- Collected data:
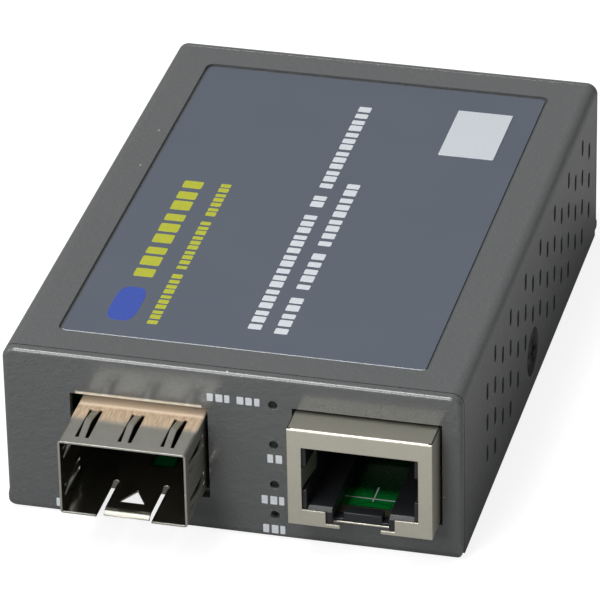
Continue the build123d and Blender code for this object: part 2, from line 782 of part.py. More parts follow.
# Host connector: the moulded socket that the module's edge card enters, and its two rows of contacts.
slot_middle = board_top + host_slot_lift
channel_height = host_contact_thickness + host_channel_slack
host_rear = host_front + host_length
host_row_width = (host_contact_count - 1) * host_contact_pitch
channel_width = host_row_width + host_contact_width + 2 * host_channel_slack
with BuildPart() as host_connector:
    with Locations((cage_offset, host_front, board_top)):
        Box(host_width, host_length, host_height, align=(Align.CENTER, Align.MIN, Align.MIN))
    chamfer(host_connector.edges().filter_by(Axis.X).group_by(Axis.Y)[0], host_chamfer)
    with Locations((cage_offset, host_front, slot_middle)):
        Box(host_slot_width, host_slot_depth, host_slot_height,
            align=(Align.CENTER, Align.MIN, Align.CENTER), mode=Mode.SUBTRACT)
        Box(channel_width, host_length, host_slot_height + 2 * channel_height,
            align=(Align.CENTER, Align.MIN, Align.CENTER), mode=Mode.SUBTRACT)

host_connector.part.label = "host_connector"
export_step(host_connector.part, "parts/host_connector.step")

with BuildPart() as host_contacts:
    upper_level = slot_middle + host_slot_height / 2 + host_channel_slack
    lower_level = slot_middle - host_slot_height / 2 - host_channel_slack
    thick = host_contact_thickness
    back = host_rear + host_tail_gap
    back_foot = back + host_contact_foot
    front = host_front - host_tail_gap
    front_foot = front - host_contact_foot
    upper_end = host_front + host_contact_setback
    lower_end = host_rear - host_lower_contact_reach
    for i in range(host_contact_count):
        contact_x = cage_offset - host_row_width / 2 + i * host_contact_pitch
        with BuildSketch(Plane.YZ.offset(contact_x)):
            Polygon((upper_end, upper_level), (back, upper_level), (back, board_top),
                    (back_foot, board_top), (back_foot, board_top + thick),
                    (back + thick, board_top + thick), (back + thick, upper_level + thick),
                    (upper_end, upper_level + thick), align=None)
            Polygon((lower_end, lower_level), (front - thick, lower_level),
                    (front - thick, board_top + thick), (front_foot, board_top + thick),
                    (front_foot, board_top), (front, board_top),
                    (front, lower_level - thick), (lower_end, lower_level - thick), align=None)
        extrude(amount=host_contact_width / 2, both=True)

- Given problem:
Each line of the material should be echoed exactly.

- Solved problem:
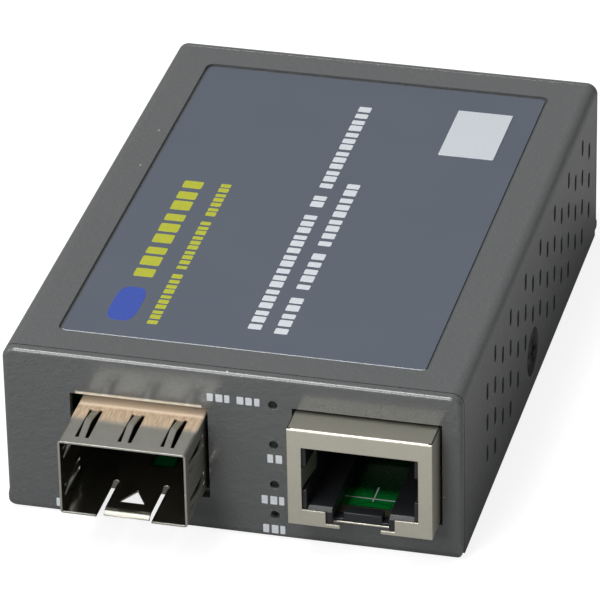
Continue the build123d and Blender code for this object: part 2, from line 782 of part.py. More parts follow.
# Host connector: the moulded socket that the module's edge card enters, and its two rows of contacts.
slot_middle = board_top + host_slot_lift
channel_height = host_contact_thickness + host_channel_slack
host_rear = host_front + host_length
host_row_width = (host_contact_count - 1) * host_contact_pitch
channel_width = host_row_width + host_contact_width + 2 * host_channel_slack
with BuildPart() as host_connector:
    with Locations((cage_offset, host_front, board_top)):
        Box(host_width, host_length, host_height, align=(Align.CENTER, Align.MIN, Align.MIN))
    chamfer(host_connector.edges().filter_by(Axis.X).group_by(Axis.Y)[0], host_chamfer)
    with Locations((cage_offset, host_front, slot_middle)):
        Box(host_slot_width, host_slot_depth, host_slot_height,
            align=(Align.CENTER, Align.MIN, Align.CENTER), mode=Mode.SUBTRACT)
        Box(channel_width, host_length, host_slot_height + 2 * channel_height,
            align=(Align.CENTER, Align.MIN, Align.CENTER), mode=Mode.SUBTRACT)

host_connector.part.label = "host_connector"
export_step(host_connector.part, "parts/host_connector.step")

with BuildPart() as host_contacts:
    upper_level = slot_middle + host_slot_height / 2 + host_channel_slack
    lower_level = slot_middle - host_slot_height / 2 - host_channel_slack
    thick = host_contact_thickness
    back = host_rear + host_tail_gap
    back_foot = back + host_contact_foot
    front = host_front - host_tail_gap
    front_foot = front - host_contact_foot
    upper_end = host_front + host_contact_setback
    lower_end = host_rear - host_lower_contact_reach
    for i in range(host_contact_count):
        contact_x = cage_offset - host_row_width / 2 + i * host_contact_pitch
        with BuildSketch(Plane.YZ.offset(contact_x)):
            Polygon((upper_end, upper_level), (back, upper_level), (back, board_top),
                    (back_foot, board_top), (back_foot, board_top + thick),
                    (back + thick, board_top + thick), (back + thick, upper_level + thick),
                    (upper_end, upper_level + thick), align=None)
            Polygon((lower_end, lower_level), (front - thick, lower_level),
                    (front - thick, board_top + thick), (front_foot, board_top + thick),
                    (front_foot, board_top), (front, board_top),
                    (front, lower_level - thick), (lower_end, lower_level - thick), align=None)
        extrude(amount=host_contact_width / 2, both=True)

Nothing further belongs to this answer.